# INSTRUCTIONS TO FOLLOW
Quote verbatim the span of lines that begins the listing below and closes with the line containing "return total".
>> start
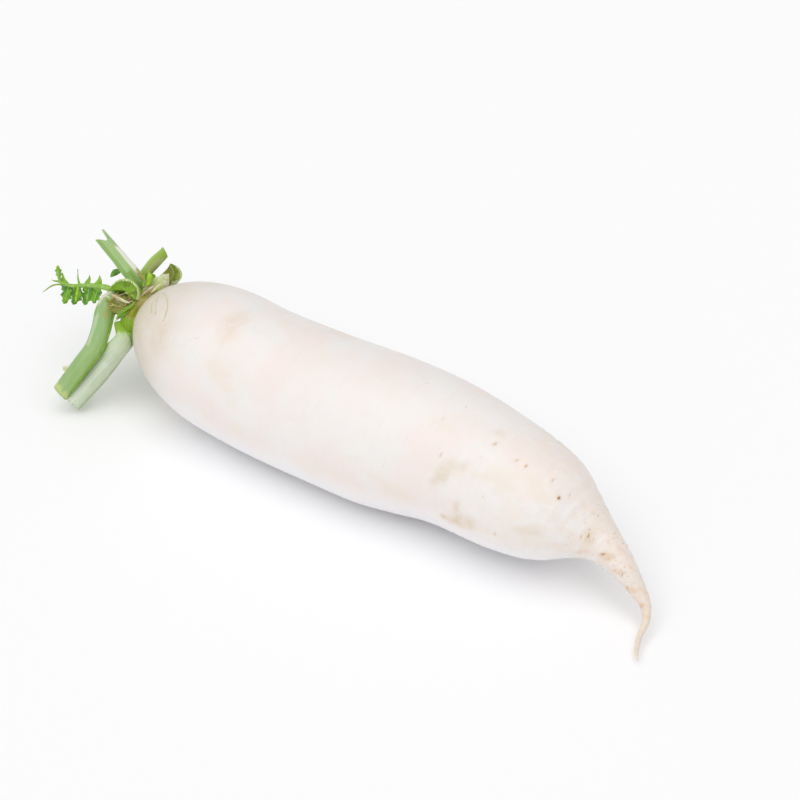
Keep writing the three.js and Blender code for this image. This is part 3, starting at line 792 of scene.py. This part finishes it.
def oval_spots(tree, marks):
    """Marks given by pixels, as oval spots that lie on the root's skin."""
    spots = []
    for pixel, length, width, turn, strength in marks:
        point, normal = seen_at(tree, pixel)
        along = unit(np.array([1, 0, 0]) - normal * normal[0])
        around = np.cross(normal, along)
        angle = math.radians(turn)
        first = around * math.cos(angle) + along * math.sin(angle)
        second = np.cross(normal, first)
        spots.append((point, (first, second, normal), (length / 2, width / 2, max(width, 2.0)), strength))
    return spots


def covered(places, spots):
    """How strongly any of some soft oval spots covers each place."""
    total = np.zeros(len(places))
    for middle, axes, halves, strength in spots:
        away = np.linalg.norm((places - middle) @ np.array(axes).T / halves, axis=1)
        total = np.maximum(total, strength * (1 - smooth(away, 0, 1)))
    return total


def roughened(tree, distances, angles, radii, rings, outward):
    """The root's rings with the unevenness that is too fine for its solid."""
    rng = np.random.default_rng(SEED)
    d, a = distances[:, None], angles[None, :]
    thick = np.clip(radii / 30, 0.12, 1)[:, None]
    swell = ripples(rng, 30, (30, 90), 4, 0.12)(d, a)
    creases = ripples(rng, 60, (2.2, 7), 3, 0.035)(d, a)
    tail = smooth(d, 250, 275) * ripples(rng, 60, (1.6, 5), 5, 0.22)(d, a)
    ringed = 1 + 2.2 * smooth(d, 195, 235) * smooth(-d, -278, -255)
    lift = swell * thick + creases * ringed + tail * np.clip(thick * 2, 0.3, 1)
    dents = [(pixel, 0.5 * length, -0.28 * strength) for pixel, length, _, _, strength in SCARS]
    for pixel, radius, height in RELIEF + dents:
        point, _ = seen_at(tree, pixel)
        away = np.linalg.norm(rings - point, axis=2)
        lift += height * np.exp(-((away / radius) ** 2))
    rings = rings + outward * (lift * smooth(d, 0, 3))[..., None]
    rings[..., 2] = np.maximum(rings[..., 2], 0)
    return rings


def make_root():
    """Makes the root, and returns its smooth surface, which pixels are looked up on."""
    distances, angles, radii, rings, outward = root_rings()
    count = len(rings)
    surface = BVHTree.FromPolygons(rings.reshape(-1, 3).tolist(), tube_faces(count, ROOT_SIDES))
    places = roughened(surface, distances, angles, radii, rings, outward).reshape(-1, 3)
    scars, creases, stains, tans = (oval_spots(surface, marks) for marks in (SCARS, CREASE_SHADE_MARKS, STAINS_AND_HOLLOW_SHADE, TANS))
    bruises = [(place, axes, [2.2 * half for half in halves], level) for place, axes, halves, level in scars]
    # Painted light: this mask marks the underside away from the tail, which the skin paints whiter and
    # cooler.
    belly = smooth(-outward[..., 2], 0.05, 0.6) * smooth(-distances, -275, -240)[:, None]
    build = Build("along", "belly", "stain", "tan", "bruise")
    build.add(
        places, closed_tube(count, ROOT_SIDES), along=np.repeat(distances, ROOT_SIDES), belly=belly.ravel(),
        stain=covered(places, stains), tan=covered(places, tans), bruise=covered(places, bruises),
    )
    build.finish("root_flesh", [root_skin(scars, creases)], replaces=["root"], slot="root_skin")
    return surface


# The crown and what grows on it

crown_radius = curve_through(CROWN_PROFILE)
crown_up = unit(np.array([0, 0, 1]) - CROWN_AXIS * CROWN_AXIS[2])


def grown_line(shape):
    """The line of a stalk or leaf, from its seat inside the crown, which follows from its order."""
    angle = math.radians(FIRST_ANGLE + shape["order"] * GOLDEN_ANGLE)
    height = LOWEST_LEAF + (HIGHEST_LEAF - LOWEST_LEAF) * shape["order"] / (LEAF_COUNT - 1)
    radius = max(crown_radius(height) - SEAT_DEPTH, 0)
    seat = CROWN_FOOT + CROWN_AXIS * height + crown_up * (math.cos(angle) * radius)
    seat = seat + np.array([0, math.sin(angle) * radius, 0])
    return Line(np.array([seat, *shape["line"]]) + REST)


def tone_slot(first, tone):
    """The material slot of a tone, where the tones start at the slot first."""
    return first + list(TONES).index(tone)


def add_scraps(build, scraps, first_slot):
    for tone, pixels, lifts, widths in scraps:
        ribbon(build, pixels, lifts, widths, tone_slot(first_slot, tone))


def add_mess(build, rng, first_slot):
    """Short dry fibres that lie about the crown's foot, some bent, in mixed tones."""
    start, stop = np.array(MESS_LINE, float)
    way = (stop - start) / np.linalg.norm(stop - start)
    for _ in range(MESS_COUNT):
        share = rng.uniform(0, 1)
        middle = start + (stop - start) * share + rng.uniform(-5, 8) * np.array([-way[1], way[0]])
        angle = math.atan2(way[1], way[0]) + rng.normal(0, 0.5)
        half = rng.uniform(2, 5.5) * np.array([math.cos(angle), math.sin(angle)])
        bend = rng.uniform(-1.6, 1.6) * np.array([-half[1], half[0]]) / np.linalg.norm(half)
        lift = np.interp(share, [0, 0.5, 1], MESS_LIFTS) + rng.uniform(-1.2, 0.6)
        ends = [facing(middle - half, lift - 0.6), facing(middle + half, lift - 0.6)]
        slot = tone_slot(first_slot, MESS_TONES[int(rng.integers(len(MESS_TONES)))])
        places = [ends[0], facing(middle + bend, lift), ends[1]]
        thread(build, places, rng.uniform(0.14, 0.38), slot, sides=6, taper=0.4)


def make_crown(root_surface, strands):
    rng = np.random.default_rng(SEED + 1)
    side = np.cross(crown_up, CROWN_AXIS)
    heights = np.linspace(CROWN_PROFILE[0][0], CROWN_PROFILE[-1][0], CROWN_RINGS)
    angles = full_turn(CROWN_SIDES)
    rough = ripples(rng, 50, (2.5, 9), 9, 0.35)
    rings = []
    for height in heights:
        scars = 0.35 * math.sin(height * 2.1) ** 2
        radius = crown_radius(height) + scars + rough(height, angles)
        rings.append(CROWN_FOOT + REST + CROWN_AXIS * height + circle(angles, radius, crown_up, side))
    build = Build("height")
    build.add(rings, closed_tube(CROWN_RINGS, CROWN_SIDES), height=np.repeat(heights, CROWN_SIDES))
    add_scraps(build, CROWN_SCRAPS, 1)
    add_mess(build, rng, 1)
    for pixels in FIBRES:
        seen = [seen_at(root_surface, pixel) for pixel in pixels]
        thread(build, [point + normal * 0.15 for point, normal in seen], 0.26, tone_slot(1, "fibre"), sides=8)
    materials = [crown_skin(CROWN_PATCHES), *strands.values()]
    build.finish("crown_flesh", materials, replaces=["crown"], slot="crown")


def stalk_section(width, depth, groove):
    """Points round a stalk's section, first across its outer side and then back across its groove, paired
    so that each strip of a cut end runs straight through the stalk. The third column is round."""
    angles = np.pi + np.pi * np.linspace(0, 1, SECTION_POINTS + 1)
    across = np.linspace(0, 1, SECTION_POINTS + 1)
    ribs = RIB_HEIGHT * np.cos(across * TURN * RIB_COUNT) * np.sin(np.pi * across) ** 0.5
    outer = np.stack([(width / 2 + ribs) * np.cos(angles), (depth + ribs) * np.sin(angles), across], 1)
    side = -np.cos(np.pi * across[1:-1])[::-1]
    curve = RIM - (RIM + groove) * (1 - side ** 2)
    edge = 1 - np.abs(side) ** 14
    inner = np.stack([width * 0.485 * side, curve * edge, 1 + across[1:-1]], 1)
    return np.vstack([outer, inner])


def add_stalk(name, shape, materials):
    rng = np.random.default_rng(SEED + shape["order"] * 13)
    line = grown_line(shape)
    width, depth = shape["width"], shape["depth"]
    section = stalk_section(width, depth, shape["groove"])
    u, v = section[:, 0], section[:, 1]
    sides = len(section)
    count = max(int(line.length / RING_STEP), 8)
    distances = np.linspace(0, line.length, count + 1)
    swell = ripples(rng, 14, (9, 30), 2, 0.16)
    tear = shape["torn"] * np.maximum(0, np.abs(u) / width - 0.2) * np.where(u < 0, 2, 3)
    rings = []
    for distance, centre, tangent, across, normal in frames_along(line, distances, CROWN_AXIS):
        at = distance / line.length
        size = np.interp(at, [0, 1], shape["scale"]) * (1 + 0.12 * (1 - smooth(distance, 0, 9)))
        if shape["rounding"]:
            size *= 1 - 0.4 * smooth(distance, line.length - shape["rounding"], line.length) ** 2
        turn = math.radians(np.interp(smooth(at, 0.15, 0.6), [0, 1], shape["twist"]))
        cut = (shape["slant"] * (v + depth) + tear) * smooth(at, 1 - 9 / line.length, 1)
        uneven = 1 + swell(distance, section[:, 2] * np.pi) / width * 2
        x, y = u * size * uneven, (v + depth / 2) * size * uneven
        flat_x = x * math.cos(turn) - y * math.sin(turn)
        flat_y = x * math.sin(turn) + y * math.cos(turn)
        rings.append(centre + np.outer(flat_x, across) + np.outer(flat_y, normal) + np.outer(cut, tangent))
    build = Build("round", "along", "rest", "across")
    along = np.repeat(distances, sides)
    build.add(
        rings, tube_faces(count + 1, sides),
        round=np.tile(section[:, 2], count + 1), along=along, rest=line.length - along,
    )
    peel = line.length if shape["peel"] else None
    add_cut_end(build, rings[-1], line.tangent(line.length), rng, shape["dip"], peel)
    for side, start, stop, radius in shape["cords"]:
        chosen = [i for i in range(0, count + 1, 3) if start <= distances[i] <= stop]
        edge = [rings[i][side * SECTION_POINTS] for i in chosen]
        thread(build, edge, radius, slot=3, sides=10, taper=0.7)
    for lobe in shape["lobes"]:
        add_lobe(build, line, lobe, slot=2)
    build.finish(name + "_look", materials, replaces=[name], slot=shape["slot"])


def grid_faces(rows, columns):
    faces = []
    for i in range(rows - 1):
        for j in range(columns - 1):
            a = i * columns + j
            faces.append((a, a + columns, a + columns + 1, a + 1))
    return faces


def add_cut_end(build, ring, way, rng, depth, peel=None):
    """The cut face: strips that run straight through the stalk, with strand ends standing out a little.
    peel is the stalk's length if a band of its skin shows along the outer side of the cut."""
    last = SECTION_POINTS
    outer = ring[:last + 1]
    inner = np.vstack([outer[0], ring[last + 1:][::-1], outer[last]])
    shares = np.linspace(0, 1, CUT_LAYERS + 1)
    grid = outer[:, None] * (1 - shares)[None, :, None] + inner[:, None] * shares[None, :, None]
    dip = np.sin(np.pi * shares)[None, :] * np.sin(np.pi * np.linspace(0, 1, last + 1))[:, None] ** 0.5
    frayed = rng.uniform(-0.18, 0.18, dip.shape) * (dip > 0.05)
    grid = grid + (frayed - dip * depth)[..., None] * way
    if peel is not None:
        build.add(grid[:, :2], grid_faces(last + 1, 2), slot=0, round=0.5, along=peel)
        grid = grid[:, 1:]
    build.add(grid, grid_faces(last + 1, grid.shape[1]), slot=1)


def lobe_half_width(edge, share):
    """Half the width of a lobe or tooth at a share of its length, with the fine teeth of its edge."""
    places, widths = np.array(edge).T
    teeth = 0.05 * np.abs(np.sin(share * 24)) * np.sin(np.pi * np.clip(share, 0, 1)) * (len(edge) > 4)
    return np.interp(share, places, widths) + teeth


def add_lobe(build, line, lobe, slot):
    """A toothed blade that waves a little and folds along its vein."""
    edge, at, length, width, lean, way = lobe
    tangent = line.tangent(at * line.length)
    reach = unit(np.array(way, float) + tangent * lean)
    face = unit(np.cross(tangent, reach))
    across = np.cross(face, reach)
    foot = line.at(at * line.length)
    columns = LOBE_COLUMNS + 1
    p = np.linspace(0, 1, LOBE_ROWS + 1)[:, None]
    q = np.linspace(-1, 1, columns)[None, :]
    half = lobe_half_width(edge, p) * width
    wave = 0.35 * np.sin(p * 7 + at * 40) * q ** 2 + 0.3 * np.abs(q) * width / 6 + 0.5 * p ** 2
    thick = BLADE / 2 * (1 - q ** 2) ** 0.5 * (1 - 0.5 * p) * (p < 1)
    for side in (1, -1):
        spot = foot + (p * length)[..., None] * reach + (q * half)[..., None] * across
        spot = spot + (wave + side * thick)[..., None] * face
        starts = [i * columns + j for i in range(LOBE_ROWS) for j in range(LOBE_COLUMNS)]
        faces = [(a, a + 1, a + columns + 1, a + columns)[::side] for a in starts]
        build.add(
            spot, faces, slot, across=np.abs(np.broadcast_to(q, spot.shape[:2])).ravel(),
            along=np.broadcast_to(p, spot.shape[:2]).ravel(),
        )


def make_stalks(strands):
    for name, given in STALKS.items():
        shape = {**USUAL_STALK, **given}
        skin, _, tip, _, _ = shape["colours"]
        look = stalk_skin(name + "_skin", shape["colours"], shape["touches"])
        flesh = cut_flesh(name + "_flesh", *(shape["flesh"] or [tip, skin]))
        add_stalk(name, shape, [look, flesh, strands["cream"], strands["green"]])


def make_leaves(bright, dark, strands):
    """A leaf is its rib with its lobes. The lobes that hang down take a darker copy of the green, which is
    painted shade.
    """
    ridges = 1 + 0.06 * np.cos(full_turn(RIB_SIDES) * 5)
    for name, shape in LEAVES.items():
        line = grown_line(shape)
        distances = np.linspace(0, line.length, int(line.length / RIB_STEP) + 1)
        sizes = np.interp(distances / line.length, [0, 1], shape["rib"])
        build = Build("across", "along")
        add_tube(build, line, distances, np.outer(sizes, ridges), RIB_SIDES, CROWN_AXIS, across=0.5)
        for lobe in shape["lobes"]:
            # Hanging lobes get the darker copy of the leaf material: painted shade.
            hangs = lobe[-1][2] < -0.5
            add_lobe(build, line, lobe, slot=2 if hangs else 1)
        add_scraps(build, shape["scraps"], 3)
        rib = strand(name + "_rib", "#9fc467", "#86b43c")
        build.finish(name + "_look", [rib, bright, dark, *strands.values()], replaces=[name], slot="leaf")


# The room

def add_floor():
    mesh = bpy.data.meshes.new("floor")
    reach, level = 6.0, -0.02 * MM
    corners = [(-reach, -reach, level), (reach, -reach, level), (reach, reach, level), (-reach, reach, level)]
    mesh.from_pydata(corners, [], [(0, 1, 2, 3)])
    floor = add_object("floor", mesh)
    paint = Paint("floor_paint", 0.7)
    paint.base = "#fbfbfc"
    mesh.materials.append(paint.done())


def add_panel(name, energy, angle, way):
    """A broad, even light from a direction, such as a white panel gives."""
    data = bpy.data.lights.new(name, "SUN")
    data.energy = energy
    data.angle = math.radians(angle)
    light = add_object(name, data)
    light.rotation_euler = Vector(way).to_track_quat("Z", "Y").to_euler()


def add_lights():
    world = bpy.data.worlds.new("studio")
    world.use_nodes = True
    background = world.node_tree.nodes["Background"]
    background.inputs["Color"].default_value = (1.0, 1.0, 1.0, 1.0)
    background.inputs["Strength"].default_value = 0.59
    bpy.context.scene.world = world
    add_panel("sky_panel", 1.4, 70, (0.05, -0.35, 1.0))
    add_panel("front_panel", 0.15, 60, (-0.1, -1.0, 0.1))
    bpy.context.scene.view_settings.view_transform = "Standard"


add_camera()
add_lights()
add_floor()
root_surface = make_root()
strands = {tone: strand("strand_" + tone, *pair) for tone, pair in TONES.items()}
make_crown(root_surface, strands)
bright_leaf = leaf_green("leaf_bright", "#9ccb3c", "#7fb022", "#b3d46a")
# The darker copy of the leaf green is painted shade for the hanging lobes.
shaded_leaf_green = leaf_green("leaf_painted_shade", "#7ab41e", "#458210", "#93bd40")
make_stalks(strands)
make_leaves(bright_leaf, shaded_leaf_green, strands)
>> end
# ANSWER TO THE EXERCISE
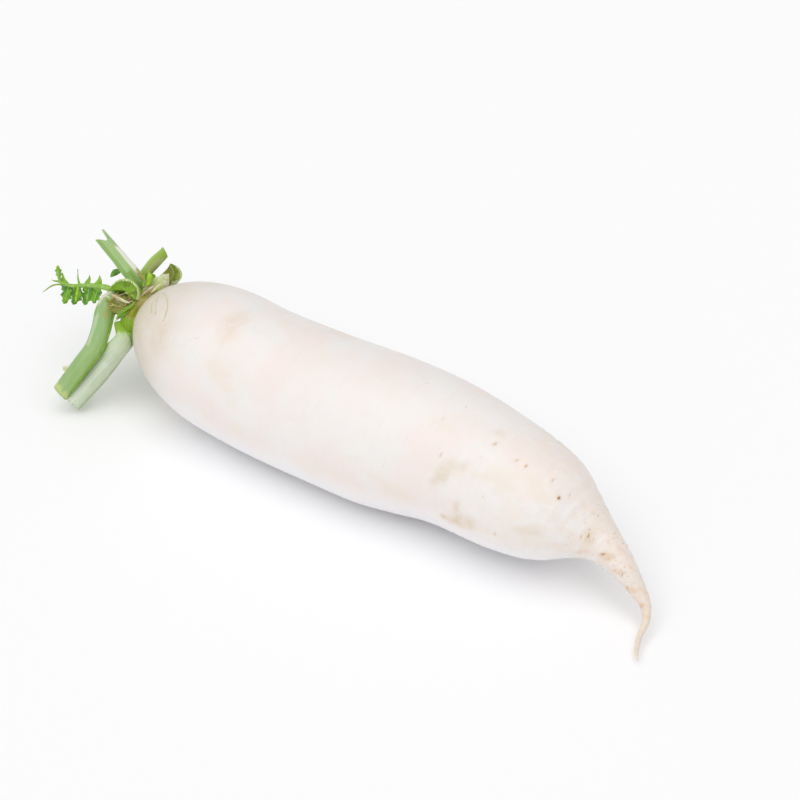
Keep writing the three.js and Blender code for this image. This is part 3, starting at line 792 of scene.py. This part finishes it.
def oval_spots(tree, marks):
    """Marks given by pixels, as oval spots that lie on the root's skin."""
    spots = []
    for pixel, length, width, turn, strength in marks:
        point, normal = seen_at(tree, pixel)
        along = unit(np.array([1, 0, 0]) - normal * normal[0])
        around = np.cross(normal, along)
        angle = math.radians(turn)
        first = around * math.cos(angle) + along * math.sin(angle)
        second = np.cross(normal, first)
        spots.append((point, (first, second, normal), (length / 2, width / 2, max(width, 2.0)), strength))
    return spots


def covered(places, spots):
    """How strongly any of some soft oval spots covers each place."""
    total = np.zeros(len(places))
    for middle, axes, halves, strength in spots:
        away = np.linalg.norm((places - middle) @ np.array(axes).T / halves, axis=1)
        total = np.maximum(total, strength * (1 - smooth(away, 0, 1)))
    return total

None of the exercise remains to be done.